Every summer for two weeks, Reese, along with graduate students and undergraduate math education majors from the University of Illinois, meets for two weeks with high school math students. Students come from the Technology Center of DuPage, Champaign Central High School's "Academy," and other schools around Illinois to learn math -- without worksheets or homework. Instead, they learn advanced mathematical concepts through hands-on experience.

click to view larger photo
Summer Math 2003 students use GPS devices for a treasure hunt at TRECC. view larger

For a typical lesson, students might take hand-held global positioning devices out into a nearby park and use latitude and longitude measurements to calculate the earth's circumference. They might float penny boats in a pool of water to learn about dynamical geometry systems. Students might apply Euclidean geometry to artificial intelligence technology by programming small robots with algorithms which move the robot in a geometric pattern such as a right triangle or a circle.

Reese has found that the approach of combining mathematics with real, observable technology, however basic, can help even the youngest students learn and extrapolate abstract math concepts that some adults may find hard to grasp. "For example, you can give a fourth-grade kid a graphing calculator connected to a distance sensor. You can ask them to generate a graph showing time versus distance, and then, using the sensor, they can figure out what the relationship is between time and distance. The graph is created in real time as they're moving."

At first, says Reese, the students will "move left to right, even though that has no effect on the distance." Soon, however, as they find that they can alter the shape of the curve by speeding up or slowing down, "they're learning on a kinesthetic level and on a foundational level what a function is."
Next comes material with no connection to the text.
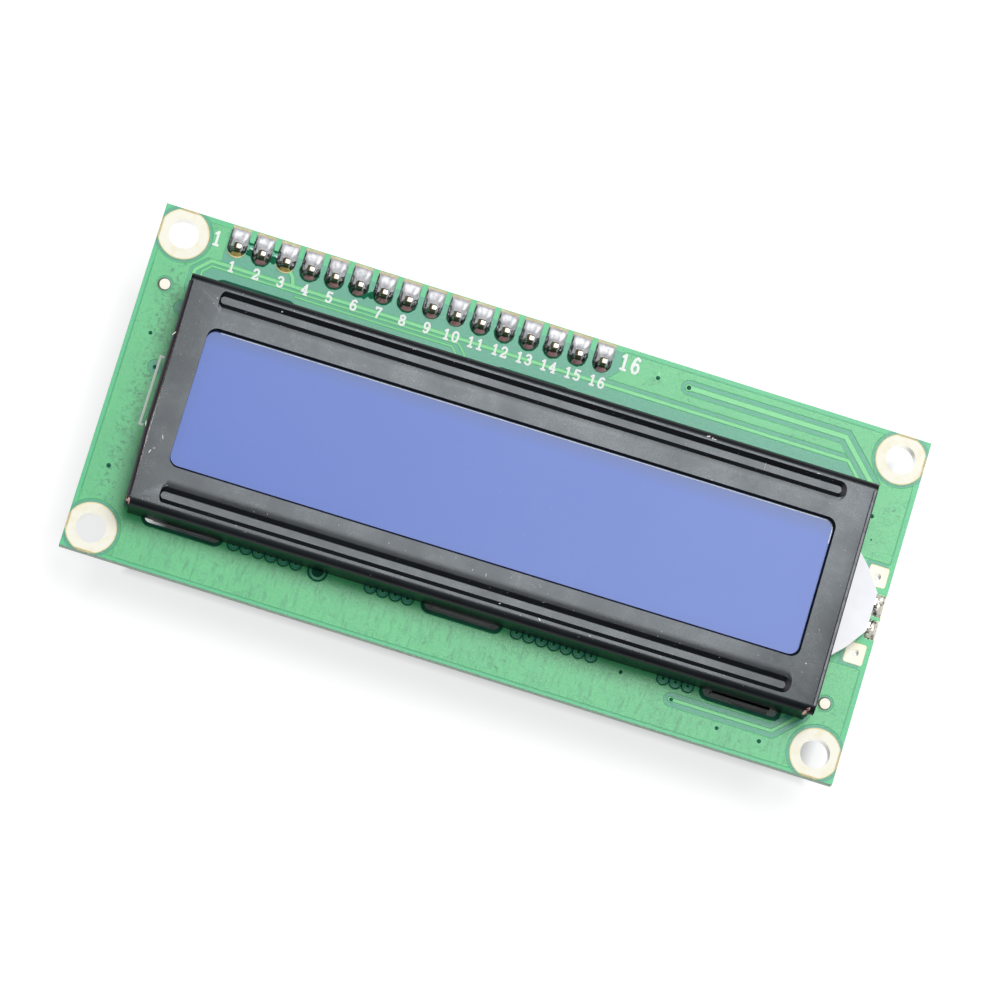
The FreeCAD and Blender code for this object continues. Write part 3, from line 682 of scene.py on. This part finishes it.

click to view larger photo
An engineer from Boeing, a sponsor of Summer Math 2003, talks to students about robotics. view larger

Given a "loop-de-loop," says Reese, "even an elementary school student, after playing with the sensors, will say, 'Well, this is impossible, because you can't go back in time.' Whereas I've seen all kinds of adults -- people who have passed lots of math classes -- make lots of the same mistakes that the elementary school students made at first."

Grounding abstract concepts in real-world technology, Reese explains, gives students a set of foundational experiences on which to build their understanding of math. The lack of such a foundation, he believes, is the reason why math skills slip away from most people so easily. "It doesn't have to be something that you use every day. But there have to be ways to teach these concepts that feel real. Moving with a distance sensor -- that's the same technology that's being used to open doors automatically -- how does it know you're coming?.If we use those same tools to teach the concept of function of distance-time relationship, it feels more authentic [to students] than just talking about functions in algebra class."

MSTE Resources

click to view larger photo
Mikkel Storaasli, head of the mathematics department at Leyden High School in DuPage County, demonstrates a calculator-based robot. view larger

What is particularly remarkable is the way that MSTE makes use of the resources it has at hand. The MSTE website is enormously popular. Getting over 1.75 million hits per month, it functions as an online clearinghouse for educational math, science, and technology resources for teachers. To provide a successful Summer Math program, Reese also draws on the talents and efforts of a varied group of part-time clerical staff and largely volunteer graduate students, preservice and student teachers, and an ever-growing network of teachers throughout Illinois and the nation. "We're a bunch of 'educational hackers,' I think, and 'hackers' in the best sense of that word," Reese says, half-jokingly. "Whatever we have, we find tools to make it work, and we'll leverage all kinds of things."

However, he says, the support that TRECC has provided has been vital to MSTE's efforts to find ways to keep students "in the math pipeline." "TRECC's support has given us the forum to conduct our research and some of the resources that we've needed to get the word out about the work we're doing."

"Dr. Reese should be applauded for his grass-roots efforts to continually reach out to students who have been turned off by math in the past and fire them up," says Nancy Komlanc, TRECC's education and training coordinator. "These students are as much a part of the future workforce as those who will continue taking math throughout their college years."